Provided data —
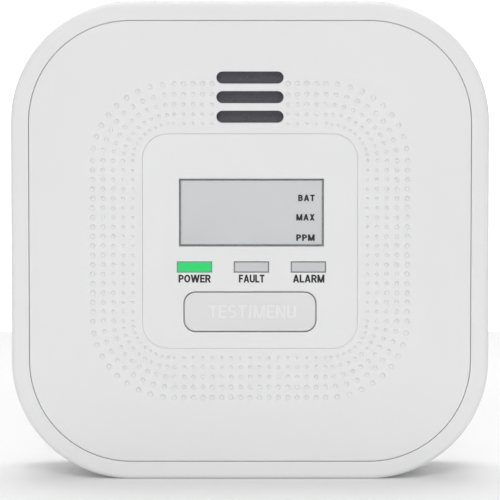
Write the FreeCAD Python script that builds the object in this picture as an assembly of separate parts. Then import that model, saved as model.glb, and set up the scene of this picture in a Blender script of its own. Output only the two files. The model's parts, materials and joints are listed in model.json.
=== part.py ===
"""Wall-hung or free-standing carbon monoxide detector, as an assembly of separate parts.

Frame: X to the right seen from the front, Y from the front (-) to the wall (+), Z up.
Origin: the middle of the footprint that the detector stands on. All sizes are in millimetres.
"""

import FreeCAD, Part
import math
import os
from FreeCAD import Vector

# ---------------------------------------------------------------- driving dimensions
SIZE = 100.0  # width and height of the casing
DEPTH = 36.0  # front of the test button to the wall
CORNER_R = 25.0  # corner radius of the casing's outline
WALL = 2.0  # casing wall
HALF = SIZE / 2
MID_Z = HALF
FRONT_Y = -DEPTH / 2
WALL_Y = DEPTH / 2
FIT = 0.1  # clearance round a fixed part that is set into another
OVERLAP = 0.5  # shapes that become one solid run into each other by this much
PAST = 1.0  # cutters run past the faces that they cut by this much
TOUCH = 0.02  # parts that rest on each other stay this far apart

# rear housing
PLATE_T = 3.0  # wall plate thickness
BACK_Y = WALL_Y - PLATE_T  # outer back face of the housing
FLOOR_Y = BACK_Y - WALL  # inner back face of the housing
SEAM_HALF = 46.3  # opening for the front cover
SEAM_GAP = 0.09  # visible line between the cover and the rim
RIM_INNER_Y = -16.2  # rim at the seam
RIM_OUTER_Y = -15.85  # rim at the outer edge, before rounding
RIM_ROUND = 1.1
BACK_ROUND = 4.0
LEDGE_Y = -12.5  # the ledge that the cover's skirt rests on
LEDGE_T = 1.5
LEDGE_HALF = 45.2
INNER_HALF = HALF - WALL
VENT_COUNT, VENT_PITCH, VENT_L, VENT_W, VENT_Y = 6, 4.0, 10.0, 1.4, 1.5

# front cover
COVER_HALF = SEAM_HALF - SEAM_GAP
COVER_R = CORNER_R - (HALF - COVER_HALF)
PLATEAU_HALF = 34.8
PLATEAU_R = 19.0
PLATEAU_Y = FRONT_Y + 0.35
EDGE_Y = -16.3  # where the sloping margin meets the cover's edge
EDGE_ROUND = 0.35
BLEND = 1.6  # half the width of the soft turn from plateau to margin
SKIRT_T = 2.0
COVER_INNER_Y = PLATEAU_Y + WALL
MARGIN_INNER_Y = EDGE_Y + WALL

# sounder slots
SLOT_COUNT = 3
SLOT_L, SLOT_W, SLOT_PITCH = 14.0, 2.55, 4.08
SOUNDER_Z = MID_Z + 30.3
CHAMBER_X, CHAMBER_DZ, CHAMBER_R = 9.4, 7.2, 1.6  # room behind the slots
COLLAR_WALL = 1.0
EDGE_SOFT = 0.08  # rounding of the moulded edges on the front

# display panel and what shows through it
PANEL_Z = MID_Z + 0.22  # the panel sits a little above the middle of the casing
PANEL_HALF = 22.42
PANEL_R = 5.2
PANEL_T = 1.3
PANEL_GAP = 0.03  # visible line between the panel and the cover
PANEL_Y = FRONT_Y + 0.2
PANEL_BACK_Y = PANEL_Y + PANEL_T
PANEL_FLOOR_T = 1.4  # cover wall under the panel
PANEL_FLOOR_Y = PANEL_BACK_Y + 0.05
PANEL_SEAT = 1.6  # width of the wall that the panel rests on, beyond its edge
SCREEN_GAP, LAMP_GAP = 0.2, 0.12  # round the lens and round each lamp window
LENS_SET_BACK, GUIDE_SET_BACK = 0.12, 0.06  # depth of their faces below the panel's face
LENS_FLANGE, LENS_FLANGE_T = 1.5, 0.55
GUIDE_FLANGE, GUIDE_FLANGE_T = 0.6, 0.8
GUIDE_STEM_X, GUIDE_STEM_DZ, GUIDE_STEM_END = 2.4, 0.9, 1.3  # half sizes, distance from the board
LENS_STEP = 0.3  # the lens and the guides stand this far proud of the panel's back
GROUP_X = 0.3  # the display and the lamps sit a little right of the middle
SCREEN_Z, SCREEN_W, SCREEN_H = MID_Z + 6.25, 30.25, 14.2
LAMP_Z, LAMP_W, LAMP_H, LAMP_PITCH = MID_Z - 5.15, 7.4, 2.35, 11.9
LAMP_NAMES = ("power", "fault", "alarm")
BUTTON_Z, BUTTON_W, BUTTON_H, BUTTON_R = MID_Z - 14.55, 27.3, 8.05, 2.3
BUTTON_GAP = 0.26
CROWN_W, CROWN_H = 1.3, 0.2  # how far in and how deep the button's edge rolls off
BUTTON_FLANGE, BUTTON_FLANGE_T, BUTTON_FLANGE_GAP = 1.1, 0.9, 0.05
BUTTON_POST_R, BUTTON_WEB_X, BUTTON_WEB_T = 2.0, 8.0, 1.0

# openings in the cover behind the panel, as half sizes
SCREEN_ROOM_X, SCREEN_ROOM_DZ = 18.0, 9.1
LAMP_ROOM_X, LAMP_ROOM_DZ = 4.5, 1.8
BUTTON_ROOM = 1.5  # beyond the button's own outline

# display module
LCD_Y = PANEL_BACK_Y + 0.6
LCD_PLATE_T = 0.7
LCD_X, LCD_FRONT_DZ, LCD_REAR_DZ = 17.6, 8.8, 6.4
HOLDER_X, HOLDER_DZ, PEG_R = 18.6, 9.1, 0.8
ZEBRA_X, ZEBRA_DZ, ZEBRA_HALF = 16.5, 7.3, 0.75

# circuit board
BOARD_Y = -6.6  # front face of the board
BOARD_T = 1.6
BOARD_BACK_Y = BOARD_Y + BOARD_T
BOARD_HALF = 38.0
BOARD_CHAMFER = 15.0
BOARD_NOTCH_HALF, BOARD_NOTCH_Z = 15.0, 66.2
POST_X, POST_DZ, POST_R = 34.0, 17.0, 2.6
BOARD_SCREW_HEAD_R, BOARD_SCREW_HEAD_H, BOARD_SCREW_R, BOARD_SCREW_L = 2.1, 1.5, 1.1, 6.0
BOARD_SCREW_HOLE_L = 5.5  # blind hole in each post
LEG_GAP = 0.1  # round a pin or a peg in the board

# sounder, sensor and other board parts
SOUNDER_R, SOUNDER_Y0, SOUNDER_Y1 = 13.2, -14.1, -6.2
DISC_R, DISC_Y = 12.0, -7.6
DISC_T, CERAMIC_R, CERAMIC_T = 0.28, 9.0, 0.24
SENSOR_X, SENSOR_Z, SENSOR_R, SENSOR_H = -25.5, 74.5, 7.1, 7.0
SENSOR_CAP_T, SENSOR_PIN_CIRCLE, SENSOR_PIN_R = 1.55, 4.2, 0.4
SWITCH_HALF, SWITCH_H, PLUNGER_R, PLUNGER_H = 3.0, 3.5, 1.7, 1.5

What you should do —
Every line holding "separate" should be copied out.

The answer —
Write the FreeCAD Python script that builds the object in this picture as an assembly of separate parts. Then import that model, saved as model.glb, and set up the scene of this picture in a Blender script of its own. Output only the two files. The model's parts, materials and joints are listed in model.json.
"""Wall-hung or free-standing carbon monoxide detector, as an assembly of separate parts.